I’ve been enjoying teaching kids in Taekwondo more than usual recently. They’ve made me smile. They’ve cracked me up. They each have been interesting. A few have given me pause, even made me a bit sad, because I know some of the personal and family challenges they face and imagine what that must cause inside.
My mindset is to enjoy them, to appreciate and accept them as they are, to let go of expectations and to simply experience them and respond to what presents itself. It’s somewhat like improv or jazz, responding to what’s there, to what unexpectedly presents itself, being open to the discovery, rather than being locked into a particular theater script or musical score.
Parent, after class: “I don’t know how you do it. You have the patience of a saint.”
Me: “Ha! Thank you. I find it’s easier to just go with it rather than fight it. Have fun. Try to appreciate them. Plus, I only get them once or twice a week; I don’t have to live with them every day like you do!
Parent: “I couldn’t do it.”
Me: “I think you could. Even at home.”
Parent: “Does that mean I can make him do pushups?”

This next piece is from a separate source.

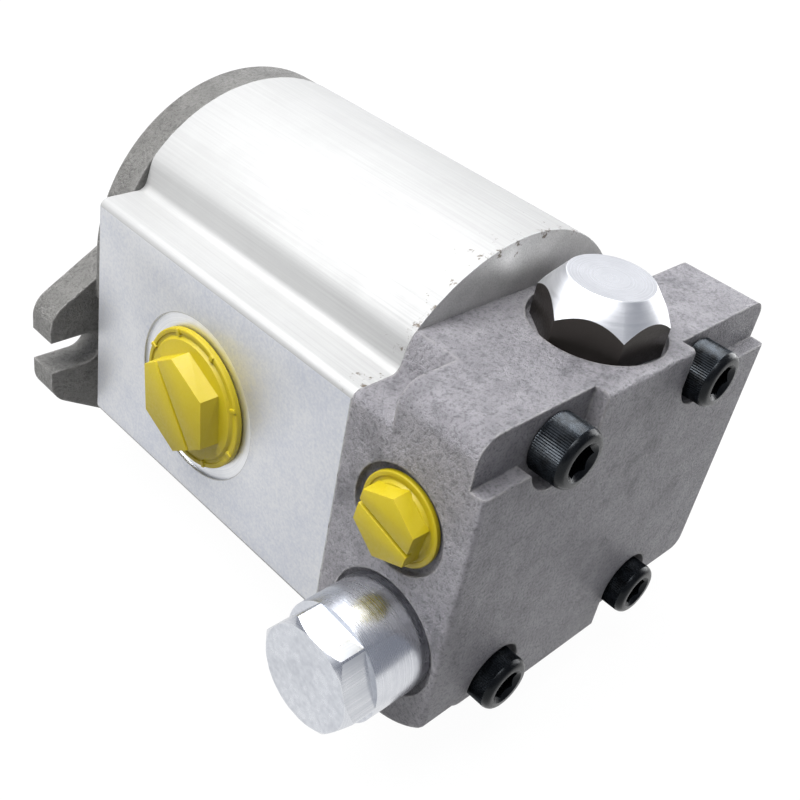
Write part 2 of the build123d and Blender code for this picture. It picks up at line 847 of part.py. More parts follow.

It becomes fun to look at any given interaction as a discovery (“Ooo, look what she’s doing now!) rather than approach a situation simply as a dichotomy of “Expected or Preferred=Good, Unexpected or Not Preferred=Bad. In that latter scenario, I’m lucky if I hit fifty precent satisfaction; read the other way, that means at least fifty percent frustration.
As I’ve further reoriented my mindset in this way with kids (particularly needed on one of those nights when 18 kids show up and I happen to be all alone!), I’ve also done so with teens and adults. This has not been a teaching strategy. Rather, it’s a larger living approach related to my spiritual growth.
This past year, I’ve been able to more fully experience the gift of each day, the joy of each opportunity, gratitude for what I have, and appreciation for the people in my life. The related process is acknowledgement and gratitude for who I am, which flows into seeing the people I encounter as the unique children of The Creation that they are. I find that I can relate to others in more significant ways if I relate to them in their space. That further opens the door to responding to them based on what they are actually putting out. Improv, not sticking to a script when our scene mate is going someplace else; Jazz, making choices among options in the structure, rather than sticking to a particular score regardless of what I’m hearing.
When I openly observe and listen, when I am more present in the current moment, I can respond to what I discover, which I find is a better response than the one I would give based on what I prefer to be happening or what I might script in my mind. I also believe that responding thusly imparts recognition, validation, worth.
Yes, there are still rules. There is structure. There is still accountability. But there is a lot of space within all of that, and in that space I can observe, respond, even create.